The report predicts that by 1985 thermal transfer printers which use ordinary paper, operate quietly at high speeds, and produce color graphics and near-letter quality text will have 12 percent of the market. By 1993, the market share will be 28 percent.
"The major advantage of impact printers, besides multiple copies, has been the ability to work with ordinary paper rather than some specially coated paper that might be difficult to get, as is the case with thermal printing," says Ken Bosomworth, IRD president. "However, the two major low-cost contenders—thermal transfer and ink jet—also use plain paper. So they have no disadvantages vis-à-vis the impact printer in terms of paper cost."
Thermal transfer printers do have a higher ribbon cost, he notes, since the ribbon can be used only once.
From Clogged Tubes To Cartridges
Although ink jet printers have been manufactured for quite a while, recent technological advances have improved them too. Traditionally, ink jet printers have drawn ink into tubes then shot the ink at high speed onto the paper. When idle for a while, the tubes tended to clog. Ink jet systems systems also suffered from a reputation for being messy.
But Hewlett-Packard recently introduced $495 ink jet printer, named the ThinkJet, which uses low-cost disposable ink cartridges. And other companies are working on improved ink jet systems as well.
"We see ink jet printers as being a definite technological competitor," says Ron Ockander, director of sales for Epson "You create a membrane of ink over a hole, then blast it onto the paper. The problem with filling a reservoir (in older ink jet models), is that it would clog eventually. This way, you don't fill a tube"
On the horizon, but not yet inexpensive enough for the home, is the laser printer. It works something like a photocopying machine. Instead of using a light-reflecting mechanism to form patterns on a rotating cylindrical drum, however, the laser actually writes on the drum. Electrically charged particles form patterns on the drum where the computer has told the laser to draw.
But the least expensive laser printers cost about five or six thousand dollars. And the most expensive climb to the halt-million dollar mark.
"Even the most optimistic developers, of laser printers don't see them coming down below a $2000 selling price," says Bosomworth. "And in the home market, what people are really looking for is more like $200.
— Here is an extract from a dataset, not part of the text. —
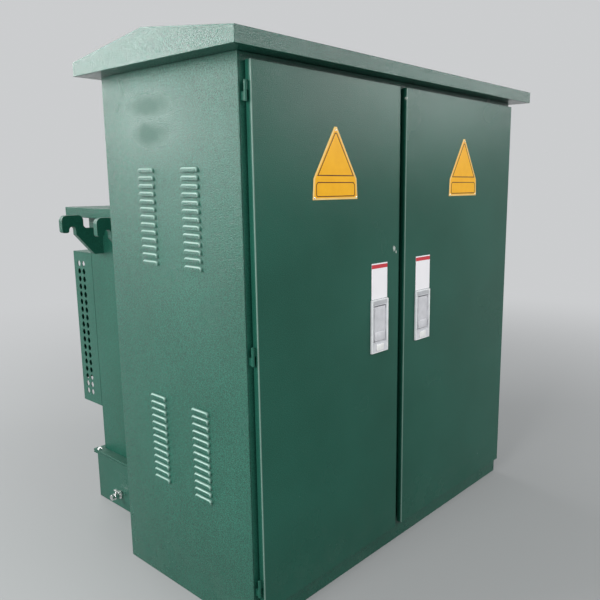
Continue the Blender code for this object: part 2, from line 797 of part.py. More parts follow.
def make_valve():
    """The drain valve on the left of the base: a flange, a body, a spindle, a lever and a plug."""
    y = TANK_BACK_Y - VALVE_BACK_INSET
    z = BASE_HEIGHT - VALVE_DROP
    steps = [
        (VALVE_FLANGE_RADIUS, VALVE_FLANGE_RADIUS, VALVE_FLANGE),
        (VALVE_NECK_RADIUS, VALVE_NECK_RADIUS, VALVE_NECK),
        (VALVE_BODY_RADIUS, VALVE_BODY_RADIUS, VALVE_BODY),
        (VALVE_NECK_RADIUS, VALVE_NECK_RADIUS, VALVE_NECK),
        (VALVE_PLUG_RADIUS, VALVE_PLUG_RADIUS, VALVE_PLUG),
    ]
    place = along(Vector((-BASE_X, y, z)), (-1, 0, 0))
    valve = turned("drain_valve", stepped(steps), place, BRIGHT_METAL, VALVE_SEGMENTS)
    stem_x = -BASE_X - VALVE_FLANGE - VALVE_NECK - VALVE_BODY / 2
    spindle = cylinder(
        "valve_spindle", (stem_x, y, z + SPINDLE_RISE / 2), (0, 0, 1), SPINDLE_RADIUS,
        SPINDLE_RISE, segments=10,
    )
    lever_top = z + SPINDLE_RISE - SPINDLE_RADIUS / 2
    lever = box(
        "valve_lever",
        (stem_x - VALVE_LEVER_WIDTH / 2, y - VALVE_LEVER_REACH, lever_top - VALVE_LEVER_THICKNESS),
        (stem_x + VALVE_LEVER_WIDTH / 2, y + VALVE_LEVER_TAIL, lever_top),
    )
    join(valve, spindle, lever)
    return valve


def make_hv_bushing(number, x):
    """A high-voltage bushing: a well on a flange, closed by a moulded plug with a collar."""
    steps = [
        (HV_FLANGE_RADIUS, HV_FLANGE_RADIUS, HV_FLANGE),
        (HV_WELL_RADIUS, HV_WELL_RADIUS - MOULD_TAPER, HV_WELL_DEPTH),
        (HV_COLLAR_RADIUS, HV_COLLAR_RADIUS, HV_COLLAR),
        (HV_PLUG_RADIUS, HV_PLUG_RADIUS - MOULD_TAPER, HV_PLUG_DEPTH),
    ]
    place = along(Vector((x, TANK_FRONT_Y, TANK_TOP - HV_BUSHING_DROP)), (0, -1, 0))
    return turned(f"hv_bushing_{number}", stepped(steps), place, BLACK_RUBBER)


def make_lv_bushing(number, x):
    """A low-voltage bushing: a ribbed body and a flat terminal with two holes."""
    z = TANK_TOP - LV_BUSHING_DROP
    body_half = (LV_BODY_DEPTH - LV_SHED) / 2
    steps = [
        (LV_FLANGE_RADIUS, LV_FLANGE_RADIUS, LV_FLANGE),
        (LV_BODY_RADIUS, LV_BODY_RADIUS, body_half),
        (LV_SHED_RADIUS, LV_BODY_RADIUS, LV_SHED),
        (LV_BODY_RADIUS, LV_BODY_RADIUS - MOULD_TAPER, body_half),
        (LV_STUD_RADIUS, LV_STUD_RADIUS, LV_STUD_DEPTH),
    ]
    place = along(Vector((x, TANK_FRONT_Y, z)), (0, -1, 0))
    bushing = turned(f"lv_bushing_{number}", stepped(steps), place, TERMINAL_METAL)
    stud_tip = TANK_FRONT_Y - SEAT - LV_FLANGE - LV_BODY_DEPTH - LV_STUD_DEPTH
    tip = stud_tip + SPADE_LAP - SPADE_LENGTH
    spade = box(
        f"spade_{number}",
        (x - SPADE_THICKNESS / 2, tip, z - SPADE_HEIGHT / 2),
        (x + SPADE_THICKNESS / 2, stud_tip + SPADE_LAP, z + SPADE_HEIGHT / 2),
    )
    join(bushing, spade)
    for row in (0, 1):
        hole_y = tip + SPADE_HOLE_EDGE + SPADE_HOLE_PITCH * row
        hole = cylinder(
            f"spade_hole_{number}_{row}", (x, hole_y, z), (1, 0, 0), SPADE_HOLE_RADIUS,
            3 * SPADE_THICKNESS, segments=12,
        )
        cut(bushing, hole)
    return bushing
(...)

"For that sort of price it's a contest between the ultra low-cost daisy wheel type—like the one the Coleco Adam has—or various types of cheap dot matrix printers," he says.
But Micro D's Hafer has a more optimistic attitude about the future of laser printers. "I think the most promising area is laser technology. Canon, for instance, has a raster scan laser printer that will imprint the image onto the drum, and photoelectrically develop it using a chemical developer."
A Laser For The Macintosh?
"It probably won't be on the market until late '84 or '85, and it will retail for from three to five thousand dollars," Hafer says "It's rumored that Apple will be using that technology for the Macintosh. I don't see how they can effectively use any other type of technology, the reason being that the laser printer actually uses a video signal—a raster scan type of signal—to create the image on the drum. And the Macintosh is a completely video-based screen."
In addition to the Canon laser printer, it's reported that Ricoh of America, inc., and Xerox are creating similar printers.
Despite the expectations for thermal transfer, ink jet, and laser printers, many industry observers are not ready to assign the dot matrix impact printer to oblivion.
"I'll tell you who will grab the market share," says Charles Srogus of Micro Peripherals, Inc. "It's going to be the (dot matrix) printers that are encroaching on the letter-quality printers. You're going to see an increase in the number of wires and the shape of the wires in the printhead.
"And the people who are going to be the leaders in this are those who have to use that kind of technology to print their language. The Japanese have had to work on this for some time," he says. "They have some very interesting products coming out that will also work in color."